Partnership strengthens institute’s commitment to Indian Country

January 30, 2024

The American Indian Policy Institute (AIPI), recognized internationally for its leadership in American Indian policy, has announced its move from the Watts College of Public Service and Community Solutions to the Sandra Day O'Connor College of Law at Arizona State University. The move became official on Jan. 1.

A woman in a blue blouse smiles for the camera.
Traci Morris, executive director of the American Indian Policy Institute

"We are excited to join the Sandra Day O'Connor College of Law," said AIPI Executive Director Traci Morris, who was appointed to the position of research professor within the law school. "ASU Law is one of the top law schools in the country, and we look forward to working even more with their other programs, such as the Indian Legal Program (ILP) and the Center for Law, Science and Innovation (LSI), as we elevate our commitment to tribal digital sovereignty and Indigenous leadership practices."

Founded by Peterson Zah, the first president of the Navajo Nation, in 2006, AIPI was formed as a college-level research and training institute focused on supporting tribal communities and Indigenous peoples nationwide. AIPI provides thought leadership on American Indian policy, providing policy analysis and research, as well as capacity-building programs like the Indigenous Leadership Academy.

Building upon a strong foundation laid by the Watts College — which allowed the institute to flourish, growing its funding, staffing and portfolio of impactful programs — AIPI’s move to ASU Law represents a crucial step in its growth trajectory; the work that AIPI does is grounded in law, and the move will allow the institute to continue its work with the ILP (ILP Executive Director Kathlene Rosier is on AIPI’s advisory board) and others who are working on the cutting edge of law and policy in telecommunications and emerging technologies.

“It has been an honor to support the important work of AIPI over the past four years,” said Watts College Dean and President’s Professor Cynthia Lietz. “We look forward to continued collaboration with AIPI and the law school, as this move serves as an important step in the evolution of the institute.

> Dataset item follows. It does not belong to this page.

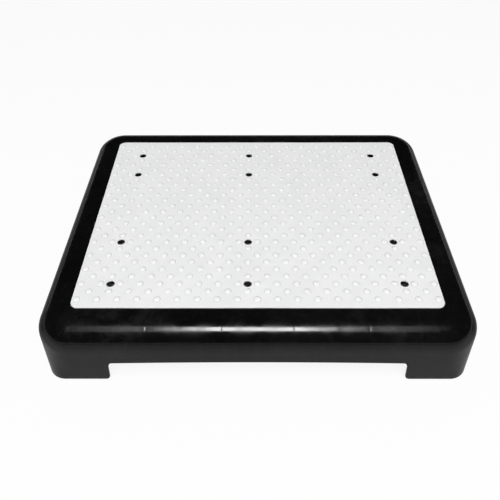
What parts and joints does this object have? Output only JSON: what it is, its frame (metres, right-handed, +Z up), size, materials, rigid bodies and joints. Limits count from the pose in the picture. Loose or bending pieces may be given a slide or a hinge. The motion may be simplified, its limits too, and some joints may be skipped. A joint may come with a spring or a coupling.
{
  "type": "riser step",
  "caption": "Low moulded platform step with a bullnose rim, corner feet on rubber pads, and a studded anti-slip mat with drain holes on its deck.",
  "frame": {"origin": "on the floor, at the centre of the footprint, under the centre of the deck", "axes": "+X along the width to the right, +Y along the depth to the back, +Z up; the front long side faces -Y"},
  "size_m": [0.49, 0.394, 0.085],
  "materials": {
    "black_plastic": "glossy black moulded polypropylene with faint sink lines over the ribs",
    "mat_rubber": "satin light grey elastomer with moulded studs",
    "adhesive": "thin clear-yellow bonding film",
    "foot_rubber": "matte dark grey rubber"
  },
  "bodies": {
    "root": {"platform_body": "black_plastic", "tread_mat": "mat_rubber", "mat_adhesive": "adhesive", "foot_pad_front_left": "foot_rubber", "foot_pad_front_right": "foot_rubber", "foot_pad_rear_left": "foot_rubber", "foot_pad_rear_right": "foot_rubber"}
  },
  "joints": []
}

Special thanks to Dr. Traci Morris for her impactful leadership, and to Dean Leeds, for creating this opportunity to further advance ASU’s work with tribal communities through (Morris’) new appointment.”

AIPI is renowned for its expertise and national leadership in tribal broadband policy and digital sovereignty research, and remains the only Indigenous-led organization in the U.S. committed to expanding broadband access to tribal communities. Critical work in the conceptualization of tribal digital sovereigntyTribal digital sovereignty is both the information and the physical means by which that information transfers, governed by a community's policies and codes that control the data, infrastructure and networks. is taking place in AIPI, with a book on the topic in progress and plans to establish a center focused on tribal digital sovereignty within the AIPI in development.

"We are delighted to deepen the partnership between AIPI and ASU Law," said Willard H. Pedrick Dean and Regents and Foundation Professor of Law Stacy Leeds. "AIPI is a leading think tank on American Indian policy, and its work is essential to supporting tribes in their policy endeavors, especially tribal digital sovereignty. This partnership will allow AIPI to increase collaboration with our faculty and students, and help us train the next generation of leaders in American Indian law and policy."

Supported by the AIPI Advisory Board and key funders, including the Ford Foundation, APS, Salt River Project and JPMorgan Chase, AIPI embraces this transition with confidence and enthusiasm.

“As chair of the AIPI Advisory Board, we are thrilled to support the American Indian Policy Institute's relocation to the Sandra Day O'Connor College of Law at Arizona State University,” said Gov. Stephen R. Lewis of the Gila River Indian Community. “This new partnership reaffirms our commitment to fostering collaboration, understanding and progress between the university and American Indian communities. Together, we can create meaningful change and advance the well-being of all.”